From left: Jewish Communal Professionals of Southern California (JCPSC) honorees Rabbi Ruth Sohn, Craig and Louise Taubman, Jonathan Jacoby, Cari Uslan, Bailey London, and Erik Ludwig, representing the Zelikow School for Nonprofit Management at HUC-JIR.
Photo by Becca Grumet, JCPSC

The Jewish Communal Professionals of Southern California’s 38th Annual Honors dinner on Nov. 29 honored Jonathan Jacoby, Rabbi Ruth Sohn, Cari Uslan, Bailey London, Louise Brent Taubman and Craig Taubman, and the Zelikow School of Jewish Nonprofit Management at Hebrew Union College-Jewish Institute of Religion (HUC-JIR).

About 200 Jewish professionals from 20 organizations attended the event at Sinai Temple in Westwood.

Temple Emanuel of Beverly Hills Rabbi Emerita Laura Geller called Jacoby, who was presented with the Career Achievement Award, a “master collaborator” whose “visionary and courageous leadership turned the New Israel Fund into a major voice” in the conversation on Israel.

“If we take Israel seriously, we can’t stay on the sidelines,” Jacoby said, invoking Hillel’s injunction, “kol yisrael areyvim zeh lazeh,” translating to “all of Israel is responsible for one another.” Jacoby said “the word ‘areyvim’ means more than ‘responsible.’ An ‘arev’ is a guarantor. All Jews are guarantors of one another.”  

“Mentoring itself is being lifted up for the powerful role it can play in our lives,” said Sohn, as she accepted the Bobbi Asimow Award for Professional Mentorship for her work at HUC-JIR. She added that mentoring gives “incredible gifts,” including “the chance to develop a close relationship with a colleague or other person with whom we can ask questions and wonder out loud and not be afraid of being judged for not knowing.” 

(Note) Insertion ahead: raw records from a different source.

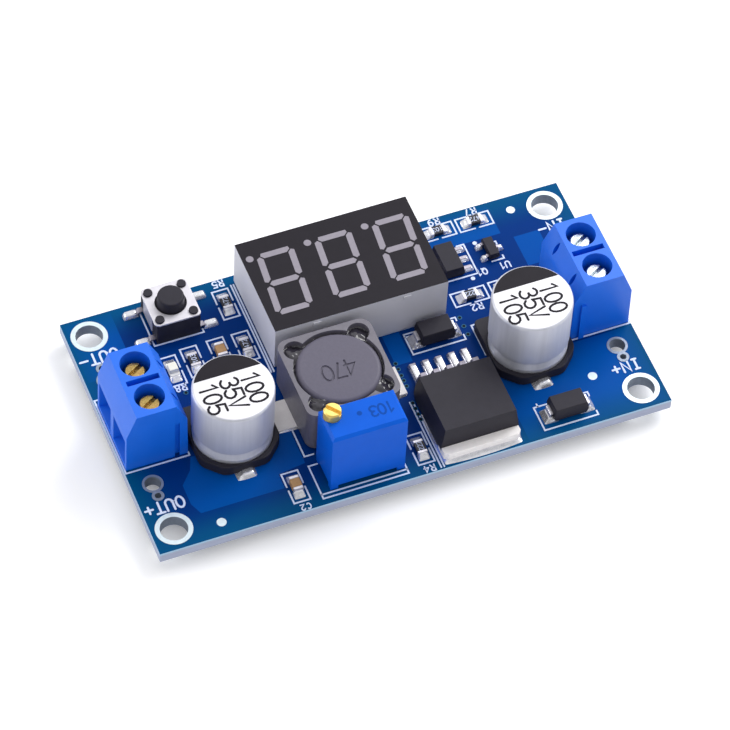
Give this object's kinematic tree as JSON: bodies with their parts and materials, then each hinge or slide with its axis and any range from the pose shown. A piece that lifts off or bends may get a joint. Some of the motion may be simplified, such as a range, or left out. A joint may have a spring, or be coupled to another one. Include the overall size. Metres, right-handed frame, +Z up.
{
  "type": "buck converter module",
  "caption": "Blue step-down converter board with screw terminals, can capacitors, shielded inductor, multi-turn trimmer, push button and a digital meter display.",
  "frame": {"origin": "centre of the board's outline, level with the tips of the solder joints that the module stands on", "axes": "+X along the long edge from the output terminal to the input terminal, +Y to the long edge beside the display, +Z up out of the component side"},
  "size_m": [0.066, 0.036, 0.0144],
  "materials": {
    "solder_mask": "glossy blue lacquer",
    "tinned_copper": "tinned",
    "solder": "bright solder",
    "terminal_blue": "moulded satin",
    "clamp_steel": "plated",
    "yellow_zinc": "yellow zinc plated",
    "bright_zinc": "bright zinc plated",
    "can_aluminium": "drawn, clear coated",
    "black_moulding": "moulded matte",
    "tinned_lead": "matte tin",
    "ferrite": "sintered matte",
    "copper_wire": "enamelled",
    "adhesive": "cured epoxy",
    "display_shell": "moulded satin",
    "display_resin": "cast translucent",
    "bare_laminate": "glass laminate",
    "switch_steel": "formed strip",
    "trimmer_blue": "moulded satin",
    "trimmer_brass": "turned",
    "potting": "cast",
    "resistor_glaze": "glazed",
    "chip_tin": "matte tin",
    "tan_ceramic": "fired ceramic",
    "indicator_white": "moulded",
    "indicator_clear": "cast clear",
    "legend_white": "printed",
    "mark_black": "printed"
  },
  "bodies": {
    "root": {"circuit_board": "solder_mask", "mounting_hole_plating": "tinned_copper", "wire_hole_plating": "tinned_copper", "surface_solder": "solder", "solder_joints": "solder", "out_terminal_housing": "terminal_blue", "in_terminal_housing": "terminal_blue", "terminal_cages": "clamp_steel", "out_capacitor_can": "can_aluminium", "in_capacitor_can": "can_aluminium", "out_capacitor_base": "black_moulding", "in_capacitor_base": "black_moulding", "out_capacitor_leads": "tinned_lead", "in_capacitor_leads": "tinned_lead", "inductor_shield": "ferrite", "inductor_drum": "ferrite", "inductor_winding": "copper_wire", "inductor_adhesive": "adhesive", "inductor_terminals": "tinned_lead", "display_housing": "display_shell", "display_segments": "display_resin", "display_board": "bare_laminate", "display_pins": "tinned_lead", "switch_base": "black_moulding", "switch_cover": "switch_steel", "switch_dome": "switch_steel", "switch_leads": "tinned_lead", "trimmer_case": "trimmer_blue", "trimmer_seal": "potting", "trimmer_pins": "tinned_lead", "regulator_body": "black_moulding", "regulator_tab": "tinned_lead", "regulator_leads": "tinned_lead", "output_diode_body": "black_moulding", "output_diode_leads": "tinned_lead", "input_diode_body": "black_moulding", "input_diode_leads": "tinned_lead", "transistor_body": "black_moulding", "transistor_leads": "tinned_lead", "reference_body": "black_moulding", "reference_leads": "tinned_lead", "resistor_bodies": "resistor_glaze", "resistor_ends": "chip_tin", "chip_capacitor_bodies": "tan_ceramic", "chip_capacitor_ends": "chip_tin", "indicator_base": "indicator_white", "indicator_lens": "indicator_clear", "controller_body": "black_moulding", "controller_leads": "tinned_lead"},
    "button": {"switch_plunger": "black_moulding"},
    "trimmer_adjuster": {"trimmer_screw": "trimmer_brass"},
    "out_plus_plate": {"out_plus_clamp_plate": "clamp_steel"},
    "out_plus_driver": {"out_plus_screw": "yellow_zinc"},
    "out_minus_plate": {"out_minus_clamp_plate": "clamp_steel"},
    "out_minus_driver": {"out_minus_screw": "yellow_zinc"},
    "in_plus_plate": {"in_plus_clamp_plate": "clamp_steel"},
    "in_plus_driver": {"in_plus_screw": "bright_zinc"},
    "in_minus_plate": {"in_minus_clamp_plate": "clamp_steel"},
    "in_minus_driver": {"in_minus_screw": "bright_zinc"}
  },
  "joints": [
    {"name": "button_press", "type": "slide", "parent": "root", "child": "button", "axis": [0, 0, -1], "range_m": [0, 0.00025], "stiffness_N_per_m": 200, "deforming": ["switch_dome"]},
    {"name": "trimmer_turn", "type": "hinge", "parent": "root", "child": "trimmer_adjuster", "pos_m": [-0.00951, -0.0127, 0.0132], "axis": [0, 0, 1], "continuous": true},
    {"name": "out_plus_clamp", "type": "slide", "parent": "root", "child": "out_plus_plate", "axis": [0, 0, 1], "range_m": [-0.002, 0]},
    {"name": "out_plus_turn", "type": "hinge", "parent": "out_plus_plate", "child": "out_plus_driver", "pos_m": [-0.0288, -0.00274, 0.0102], "axis": [0, 0, 1], "range_deg": [-1440.1, 0]},
    {"name": "out_minus_clamp", "type": "slide", "parent": "root", "child": "out_minus_plate", "axis": [0, 0, 1], "range_m": [-0.002, 0]},
    {"name": "out_minus_turn", "type": "hinge", "parent": "out_minus_plate", "child": "out_minus_driver", "pos_m": [-0.0288, 0.00234, 0.0102], "axis": [0, 0, 1], "range_deg": [-1440.1, 0]},
    {"name": "in_plus_clamp", "type": "slide", "parent": "root", "child": "in_plus_plate", "axis": [0, 0, 1], "range_m": [-0.002, 0]},
    {"name": "in_plus_turn", "type": "hinge", "parent": "in_plus_plate", "child": "in_plus_driver", "pos_m": [0.02885, -0.00274, 0.0102], "axis": [0, 0, 1], "range_deg": [-1440.1, 0]},
    {"name": "in_minus_clamp", "type": "slide", "parent": "root", "child": "in_minus_plate", "axis": [0, 0, 1], "range_m": [-0.002, 0]},
    {"name": "in_minus_turn", "type": "hinge", "parent": "in_minus_plate", "child": "in_minus_driver", "pos_m": [0.02885, 0.00234, 0.0102], "axis": [0, 0, 1], "range_deg": [-1440.1, 0]}
  ],
  "couplings": [
    {"joint": "out_plus_turn", "follows": "out_plus_clamp", "rad_per_m": 12566},
    {"joint": "out_minus_turn", "follows": "out_minus_clamp", "rad_per_m": 12566},
    {"joint": "in_plus_turn", "follows": "in_plus_clamp", "rad_per_m": 12566},
    {"joint": "in_minus_turn", "follows": "in_minus_clamp", "rad_per_m": 12566}
  ]
}
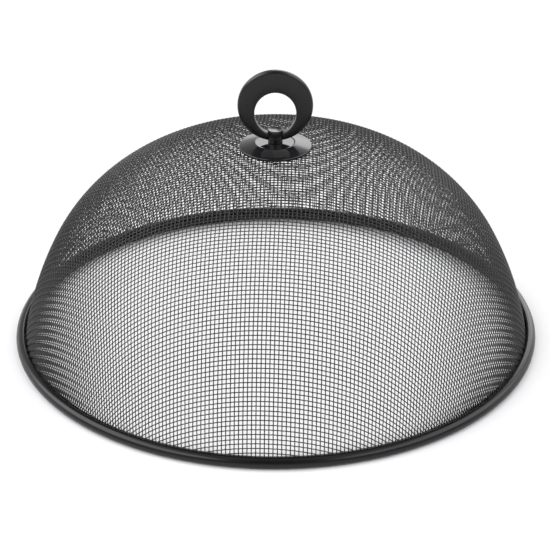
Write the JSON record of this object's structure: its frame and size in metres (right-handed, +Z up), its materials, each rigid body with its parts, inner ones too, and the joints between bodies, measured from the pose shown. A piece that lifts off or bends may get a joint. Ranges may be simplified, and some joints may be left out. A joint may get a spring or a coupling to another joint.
{
  "type": "mesh food cover",
  "caption": "Round domed food cover of black wire cloth in a curled steel rim, lifted by an upright ring knob clamped to its crown.",
  "frame": {"origin": "middle of the flat underside of the rim, on the surface that the cover stands on", "axes": "+Z up through the knob; the broad side of the knob's ring faces -Y and +Y"},
  "size_m": [0.3556, 0.3556, 0.1914],
  "materials": {
    "wire_cloth": "black coated steel wire cloth, satin",
    "rim_enamel": "black enamelled steel strip, semi-gloss",
    "disc_plate": "black lacquer with a mirror-like gloss",
    "post_enamel": "black, semi-gloss",
    "ring_enamel": "black satin",
    "zinc_plate": "zinc plated",
    "spring_steel": "plain spring steel",
    "screw_zinc": "zinc plated"
  },
  "bodies": {
    "root": {"mesh_dome": "wire_cloth", "rim_band": "rim_enamel", "base_disc": "disc_plate", "knob_post": "post_enamel", "grip_ring": "ring_enamel", "backing_washer": "zinc_plate", "lock_washer": "spring_steel", "clamp_screw": "screw_zinc"}
  },
  "joints": []
}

Jewish Big Brothers Big Sisters of Los Angeles (JBBBSLA) CEO Randy Schwab presented Uslan, director of development at JBBBSLA, with the Professional Excellence in Fundraising Award in recognition of her work transforming the agency and spurring growth.

“We don’t do this work for the accolades and the awards,” Uslan said. “We do it because we want to improve the lives of those who are struggling in our community.” 

“We’ve all heard the cliché, ‘It takes a village,’ and I can’t help but reflect on the village that has been so valuable in raising me over the last 12 years,” said London, accepting the Mark Meltzer Young Professional Award. 

The Taubmans received the Alan J. Kassin Award for Outstanding Professional Achievement for their work creating The Pico Union Project, a multifaith cultural arts center and house of worship. 

“If there’s one thing I’ve learned in our 60 years on this planet, it’s that the strongest currency in the universe is love,” Craig Taubman said. “We all need it, seek it, flourish and thrive when we find it. … May we all be remembered for lives well-lived and well-loved.”

A special award was presented in honor of the HUC-JIR’s Zelikow School of Jewish Nonprofit Management’s 50th anniversary. After a video that highlighted the school’s achievements and paid tribute to its founding director, the late Gerry Bubis, and its director emeritus, Richard Siegel, who died in July, alumni in attendance were asked to stand in recognition of their role in strengthening Jewish life in Los Angeles and beyond.